Overview
Bodleian Library
Oxford
United Kingdom
RVF and Triumphi + Mortis Ia and Fame Ia
Description
208x145 mm; II + VI1 + 168 + II fols.
parchment; semi-gothic hand; Petrarch’s poems with one verse per line, with annotations irregularly distributed on the sides; decorated initials.
<inc> Voi ch’ascoltate inrime sparse ilsuono
fols. I1r-VI1r: alphabetical index of the first lines of RVF poems (under each letter of the alphabet, poems are listed in order of appearance);
fol. VI1v: blank;
fols. 1r-137r: RVF with annotations;
fols. 137v-168v: Triumphi (order: Amoris I, Amoris III, Amoris IV, Amoris II, Pudicitie, Mortis Ia.1-21+Mortis I.3-102 and 133-172, Mortis II, Fame Ia.1-22+first half of Fame Ia.23+second half of Fame I.23+Fame I.24-130, Fame II, Fame III, Temporis, Eternitatis, Mortis I.103-132).
Material Copy
Bodleian Library
Oxford
United Kingdom
Marginal annotations by the same hand provide missing words and lines; some numbers (dates?) are added by a different contemporary hand in the margins, close to some lines (e.g., close to RVF 2.1-2 [‘Era il giorno ch’al sol si scoloraro | per la pietà del suo factore i rai’] is ‘3.m.137’); other marginal annotations by at least two later different hands either provide variant readings, or paraphrase some words, or else give a few short contextual explanations to some RVF poems (usually related to the content, the author’s intention, and the occasion that brought Petrarch to compose the poem, e.g., at fols. 2r, 95v, and 99r); some maniculae and passages highlighted by vertical strokes close to the end of the lines.

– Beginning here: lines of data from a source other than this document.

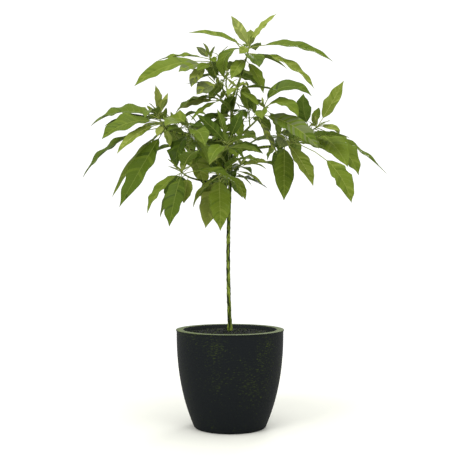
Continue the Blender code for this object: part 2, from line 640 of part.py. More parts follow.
def main():
    clear_scene()
    parts = new_collection("potted_avocado_tree")
    cutters = new_collection("cutters")
    planter = finish_material("planter_anthracite", (0.020, 0.023, 0.023), 0.62)
    earth = finish_material("potting_soil", (0.020, 0.016, 0.012), 0.95)
    bark = finish_material("green_bark", (0.075, 0.105, 0.028), 0.55)
    green = finish_material("avocado_leaf", (0.105, 0.160, 0.035), 0.45)

    pot = make_pot(parts)
    give_material(pot, planter)
    soil = make_soil(parts)
    give_material(soil, earth)
    solids, routes, grown_limbs = make_limbs(parts, cutters)
    for limb in solids.values():
        give_material(limb, bark)
    solids.update(pot=pot, soil=soil)
    make_masses(parts, solids, routes, grown_limbs, green)


main()
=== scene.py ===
"""Finishes the potted avocado tree: planter, soil, bark, twigs and leaves, on a pale studio floor.

Metres, +Z up, and -Y faces the camera.  Bearings are degrees seen from above,
anticlockwise: 0 is to the right, 90 to the back.  Slopes are degrees above the
level.  A limb or leaf starts at its slope plus its bow and ends at its slope
less its bow.
"""

import json
import math
import random
from collections import namedtuple

import bpy
import numpy as np
from mathutils.bvhtree import BVHTree
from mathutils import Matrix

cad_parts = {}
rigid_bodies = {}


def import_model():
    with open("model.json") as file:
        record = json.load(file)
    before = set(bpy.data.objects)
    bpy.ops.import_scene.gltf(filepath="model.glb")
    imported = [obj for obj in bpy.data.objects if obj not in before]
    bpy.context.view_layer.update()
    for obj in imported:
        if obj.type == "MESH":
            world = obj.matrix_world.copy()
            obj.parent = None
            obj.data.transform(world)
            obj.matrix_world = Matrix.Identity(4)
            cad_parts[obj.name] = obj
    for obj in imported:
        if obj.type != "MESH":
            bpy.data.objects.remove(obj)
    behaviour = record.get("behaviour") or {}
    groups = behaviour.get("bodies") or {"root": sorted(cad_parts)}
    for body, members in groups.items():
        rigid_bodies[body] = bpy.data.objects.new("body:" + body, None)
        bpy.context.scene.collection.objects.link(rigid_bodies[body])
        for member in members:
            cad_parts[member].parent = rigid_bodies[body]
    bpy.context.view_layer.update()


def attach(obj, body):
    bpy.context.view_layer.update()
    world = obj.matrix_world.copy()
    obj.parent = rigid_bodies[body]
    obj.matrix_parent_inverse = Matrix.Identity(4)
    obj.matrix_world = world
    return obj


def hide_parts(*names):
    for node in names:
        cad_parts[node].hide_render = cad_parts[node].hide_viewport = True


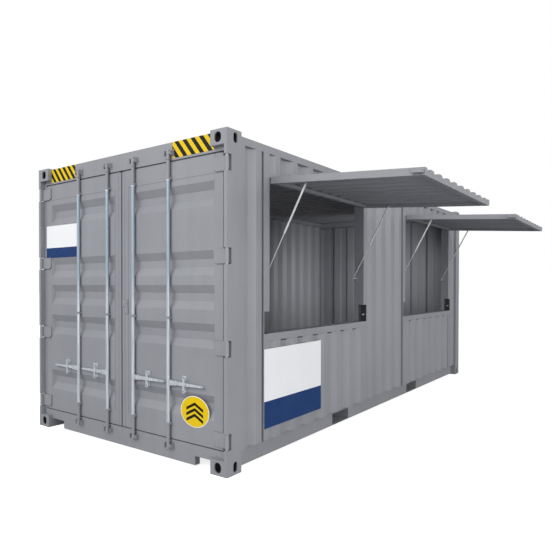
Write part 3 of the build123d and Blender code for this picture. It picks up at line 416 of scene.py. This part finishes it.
def thicken(mesh, material, depth):
    """Gives the flat faces of one material number a thickness, back along X."""
    flat = [face for face in mesh.faces if face.material_index == material]
    made = bmesh.ops.extrude_face_region(mesh, geom=flat)
    moved = [item for item in made["geom"] if isinstance(item, bmesh.types.BMVert)]
    bmesh.ops.translate(mesh, verts=moved, vec=(depth, 0, 0))


def add_bolt(mesh, centre, normal, radius):
    """Adds a hexagon head on its washer."""
    add_disc(mesh, centre, normal, radius * 1.35, radius * 0.25, 20, 0.96)
    head = Vector(centre) + Vector(normal) * radius * 0.25
    add_disc(mesh, head, normal, radius, radius * 0.8, 6, 0.94)


def from_door(distance):
    """X of a point this far in from the door end, in metres."""
    return DOOR_END + distance


# Warning stripes on the header
STRIPE_LOW = 2.454
STRIPE_HIGH = 2.585
STRIPE_LEAN = 0.100
STRIPE_COUNT = 5
STRIPE_SHIFT = 0.25
LEFT_STRIPES = (0.668, 1.057)
RIGHT_STRIPES = (-1.057, -0.621)
FILM = 0.8 * MM
BAND_LIFT = 1.3 * FILM
BAND_THICKNESS = 0.5 * FILM


def warning_stripes(name, y_low, y_high):
    """A yellow film with black bands that lean down to the right, cut off at the film's ends."""
    mesh = bmesh.new()
    add_block(mesh, (DOOR_FACE - FILM, y_low, STRIPE_LOW), (DOOR_FACE, y_high, STRIPE_HIGH))
    pitch = (y_high - y_low) / STRIPE_COUNT
    for number in range(-2, STRIPE_COUNT + 2):
        top = y_high - (number + STRIPE_SHIFT) * pitch
        band = [(top, STRIPE_HIGH), (top - pitch / 2, STRIPE_HIGH),
                (top - pitch / 2 - STRIPE_LEAN, STRIPE_LOW), (top - STRIPE_LEAN, STRIPE_LOW)]
        corners = [mesh.verts.new((DOOR_FACE - BAND_LIFT, y, z)) for y, z in band]
        mesh.faces.new(corners).material_index = 1
    for edge_y, outward in ((y_low, -1), (y_high, 1)):
        everything = mesh.verts[:] + mesh.edges[:] + mesh.faces[:]
        bmesh.ops.bisect_plane(mesh, geom=everything, plane_co=(0, edge_y, 0), plane_no=(0, outward, 0),
                               clear_outer=True)
    thicken(mesh, 1, BAND_THICKNESS)
    return finish_piece(name, mesh, "cabin", [yellow_film, black_film])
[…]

While transcribing Triumphus Mortis I, the copyist omitted lines 103-132; he later added these lines at fol. 168v, close to which he wrote ‘Questi 30 uersj colleghatj furo ala[r]tj [sic] et p[er]o sono rim[—] quj. uogliono esse[re] i[n]questo a fo[lio] 154’; at fol. 154r, close to Triumphus Mortis I.102, the copyist wrote ‘Io dico che qui[n]ta era la ora [—] deluna est[†]eo oltre a quest[—] de sopra | et piu 29 uersi che fu[—] tichati a lo scriuer ep[er]o sono nela ultima carta doppo la [—] di questo libro’.
The ms. is a palimpsest, written over various fourteenth-century Italian and Latin texts (see Mann 1975, 413).
Decorated initials for RVF 1 (fol. 1r) and Triumphus Amoris I (fol. 137v).